Après une introduction aussi lumineuse, Trane exécute un chorus plein de solennité. Conscient que le swingcColtranien vit encore un moment historique, la rythmique se fait la plus sobre possible, comme si la moindre de ses excentricités pouvait foudroyer l’ange Coltrane en plein vol. Inspiré par un air d’opérette, "softly as in morning sunrise" s’ouvre sur une mélodie légère rappelant les débuts de son auteur chez Prestige. Pour ne pas brusquer cette douceur, le batteur a troqué ses baguettes contre des balais, McCoyTyner accentue légèrement la mélodie de son swing de pianiste de bar louche. Passée la tendresse des premières minutes, le soprano de Coltrane sort ses musiciens de leur douce apathie. Sympathique crescendo modal, "softly as in morning sunrise" permit surtout de préparer le public pour le clou du spectacle.

"Chasin the trane" est l’œuvre d’une formation dépassée par ses propres improvisations, de musiciens touchant au sublime sans comprendre comment ils en sont arrivés là. Intégré pour la première fois ce soir-là, le bassiste Jimmy Garrison semble cribler le batteur de ses pulsations viriles. Tel un boxeur poussé dans les cordes de son ring, Elvin Jones répond avec une puissance décuplée par l’urgence de la situation. D’agresseur, Garrison devient l’arbitre d’un combat opposant un batteur chauffé à blanc et un saxophoniste déchainé. Le seul vainqueur de ce combat sera le swing, force irrésistible recouvrant les lutteurs de son aura sacrée.

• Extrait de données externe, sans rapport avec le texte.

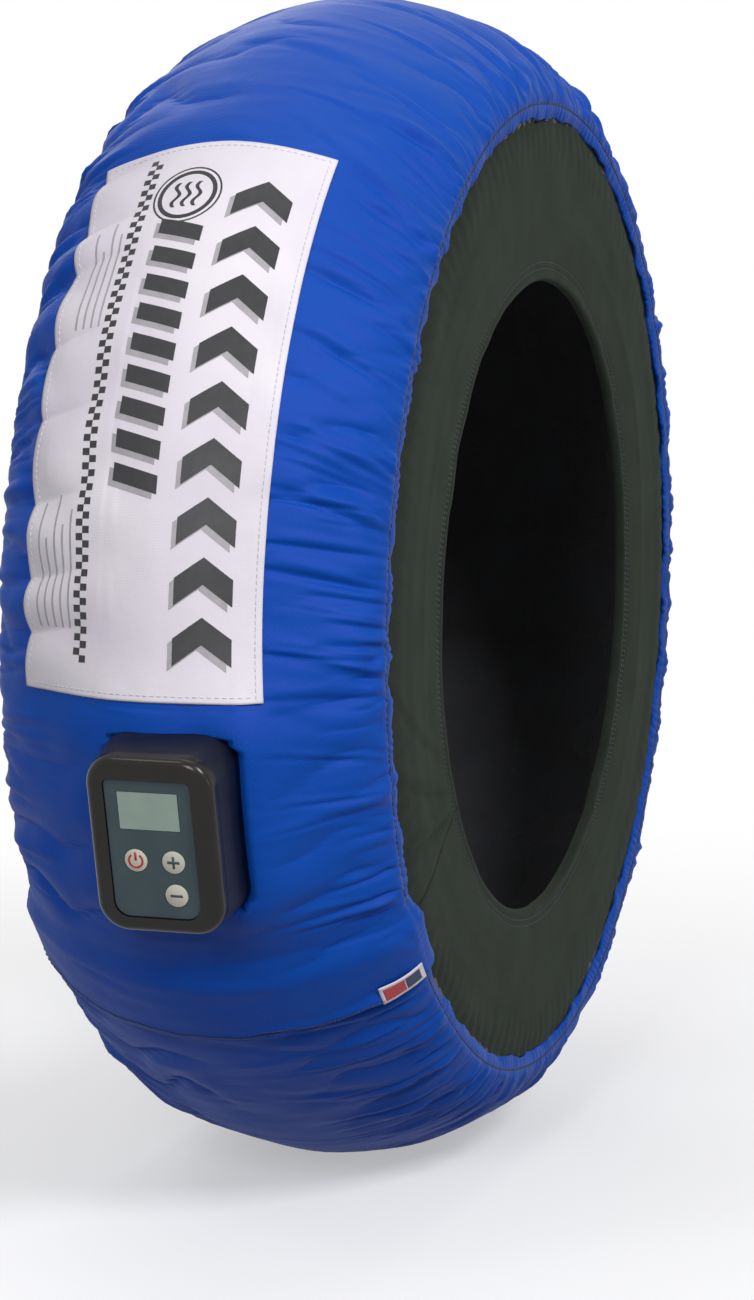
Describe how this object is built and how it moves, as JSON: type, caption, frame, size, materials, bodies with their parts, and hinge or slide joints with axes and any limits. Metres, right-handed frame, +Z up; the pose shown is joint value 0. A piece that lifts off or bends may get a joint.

Groggy par une telle lutte, les musiciens ne se rendent pas compte, lorsque les dernières notes s’éteignent, qu’ils viennent de marquer l’histoire. Sorti durant la même période que ce live, "The futuristique sound of sun ra" exploite une inspiration proche des dernières expérimentations coltraniennes. Interrogé sur ce sujet, Trane n’hésita pas à avouer que lui et l’astro black exploraient à l’époque les mêmes galaxies musicales. Archie Shepp enfonça d’ailleurs le clou en disant tout le bien qu’il pensait de "Chasin the Trane".

"Live at the Village Vanguard" est un instant de grâce éphémère légué à la postérité, un exploit d’autant plus remarquable que même ses auteurs ne comprennent pas totalement comment ils en arrivèrent là.